Hmm I believe that active health-checks guarantee a __ # of tx’s fail before marking target down. Passive health-checks are like hit this endpoint every __ number of seconds arbitrarily and if it reports down _ consecutive number of times then mark down. I think you want active health-checks if you want client to only see ___ number of failures before marking it down.

Another important point with the healthcheck lib I haven’t looked into are if its a global or localized to workers. If global you would not see many failures, if its per worker or it takes time for the workers to reach consensus on # of errors then you would see client error count discrepancies even on active healthcheck mode.

I have discovery service that does active monitoring of the servers and Kong plugin that updates upstream/targets based on that, I really don’t want to have yet another active monitor. Even if healthcheck is per worker, still I think logic should not be affected and I believe healthcheck is not related for this.

Suppose I have 3 servers, 100 slots, so according to documentation it will create 100 entries list with 33% distribution and it will use round-robin, so if I happened to hit dead server it should retry on next up to max # of retries, it is done ( should be ) in a context of the same worker. Probability of hitting dead server in this case 5 times in a row very negligible.
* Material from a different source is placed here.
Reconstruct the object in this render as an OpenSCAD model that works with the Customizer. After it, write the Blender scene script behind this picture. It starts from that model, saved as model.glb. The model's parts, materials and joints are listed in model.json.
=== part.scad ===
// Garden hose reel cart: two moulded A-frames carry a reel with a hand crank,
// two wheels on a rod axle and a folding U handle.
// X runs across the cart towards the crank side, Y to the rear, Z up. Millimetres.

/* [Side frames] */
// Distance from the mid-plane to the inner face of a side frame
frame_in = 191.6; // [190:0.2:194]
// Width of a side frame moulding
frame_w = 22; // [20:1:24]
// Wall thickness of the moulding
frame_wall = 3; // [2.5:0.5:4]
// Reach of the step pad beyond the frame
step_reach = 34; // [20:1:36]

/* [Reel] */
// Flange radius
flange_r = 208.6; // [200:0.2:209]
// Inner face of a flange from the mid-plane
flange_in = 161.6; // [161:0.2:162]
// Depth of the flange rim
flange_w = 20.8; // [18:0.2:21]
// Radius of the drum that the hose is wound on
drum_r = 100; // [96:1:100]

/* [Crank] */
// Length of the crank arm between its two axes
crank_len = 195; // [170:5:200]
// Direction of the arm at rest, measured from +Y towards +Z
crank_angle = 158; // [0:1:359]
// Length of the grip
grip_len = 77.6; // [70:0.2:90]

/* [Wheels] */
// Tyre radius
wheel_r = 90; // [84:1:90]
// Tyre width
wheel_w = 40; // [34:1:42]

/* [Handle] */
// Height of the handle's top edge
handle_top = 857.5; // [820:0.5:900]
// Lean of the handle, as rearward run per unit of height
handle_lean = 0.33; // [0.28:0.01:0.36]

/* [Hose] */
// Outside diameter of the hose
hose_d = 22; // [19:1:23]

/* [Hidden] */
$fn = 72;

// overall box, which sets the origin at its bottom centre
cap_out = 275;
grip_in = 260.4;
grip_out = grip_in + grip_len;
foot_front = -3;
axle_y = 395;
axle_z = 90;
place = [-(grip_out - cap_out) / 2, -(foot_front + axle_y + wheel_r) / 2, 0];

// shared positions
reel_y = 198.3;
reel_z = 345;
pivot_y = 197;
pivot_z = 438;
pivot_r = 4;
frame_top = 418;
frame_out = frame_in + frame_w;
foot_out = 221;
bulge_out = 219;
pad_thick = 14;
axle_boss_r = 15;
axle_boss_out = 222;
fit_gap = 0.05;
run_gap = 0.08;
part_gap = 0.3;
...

Unless I don’t understand how that works.

What errors are you getting? what’s in the Kong logs?

In my test, I have 3 targets, 2 out of 3 targets were returning 500, other returning 200

I do ~ 1M requests, and I see 500 returned to my client, kong list 500 in access logs

my understanding, I should not see any errors, as # of retries I have is 5, and 5 > 3

@likharev please be more detailed in your descriptions, include some log snippets and specifics of the config, the upstream config and or the targets. It is really hard to reason about these things without having the details.
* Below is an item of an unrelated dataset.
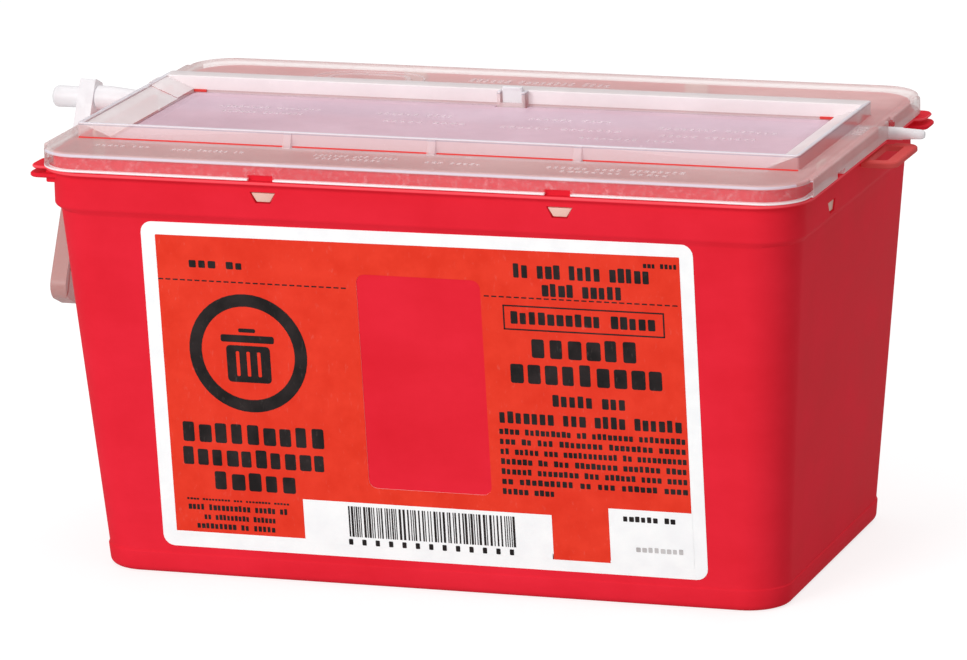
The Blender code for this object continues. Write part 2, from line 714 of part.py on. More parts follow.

unfortunately I cannot provide this information now, I have to repeat my tests, I’ll do it as soon as I can. What information are you looking for specifically, normal log, debug log, etc ?

please provide a minimal example to reproduce the problem. And logs showing the error message, debug level logs would be nice.

1 Like

Hi all, I’ve almost the same problem. I would like to share my kong.yml because in the end @likarev did not provide examples or configurations leading to this behaviour.

I have a service and a related upstream with two targets. To simulate failover, one target always gives 500 on a certain path, the other one 200. Targets have the same weight.
If I send 100 requests I would like to receive all 200. Instead I receive between 3 and 15 500 errors, depending on how I change some values about retries, success, http_failures and so on.

Here you are my configs:

_format_version: '1.1'

services:
- name: my-service
  host: my-upstream
  port: 8000
  protocol: http
  retries: 3
  routes:
  - name: my-route
    paths:
    - /

upstreams:
- name: my-upstream
  targets:
  - target: 192.168.3.23:10102
    weight: 50
  - target: 192.168.3.28:10102
    weight: 50
  healthchecks:
    active:
      concurrency: 100
      healthy:
        http_statuses:
        - 200
        - 302
        interval: 1
        successes: 1
      http_path: /testKong
      timeout: 1
      type: http
      unhealthy:
        http_failures: 3
        http_statuses:
        - 429
        - 404
        - 500
        - 501
        - 502
        - 503
        - 504
        - 505
        interval: 1
        tcp_failures: 3
        timeouts: 3
    passive:
      healthy:
        http_statuses:
        - 200
        - 201
        - 202
        - 203
        - 204
        - 205
        - 206
        - 207
        - 208
        - 226
        - 300
        - 301
        - 302
        - 303
        - 304
        - 305
        - 306
        - 307
        - 308
        successes: 1
      type: http
      unhealthy:
        http_failures: 1
        http_statuses:
        - 429
        - 500
        - 503
        tcp_failures: 1
        timeouts: 1
  slots: 100

Any suggestion? The two targets have the same weight, so (as far as I understand) 50% of requests go to the unhealthy server. But I do not receive 50 errors, much less. So, many requests are correctly redirected and some of them do not. Am i right?

Thanks

A small update: with active check enabled, the target is relabeled healthy each time it has been labeled unealthy by passive checks.
I disabled active checks so that the target must be manually remarked as healthy (not so good to do it manually, but just to test it and undestand for now). Now, just the first request towards the “bad node” fails with 500 error, then the target is marked unealthy and all the requests go to the other one.
However I would like that also that single request goes to the second target without failing.

@scortopassi - I guess you are able to achieve the requirement with the configurations you have posted above.

Since you Service.retries = 3 and healthchecks.passive.http_failures = 1, all requests that you send will result in 200 , as long as one of the service is alive at all the times.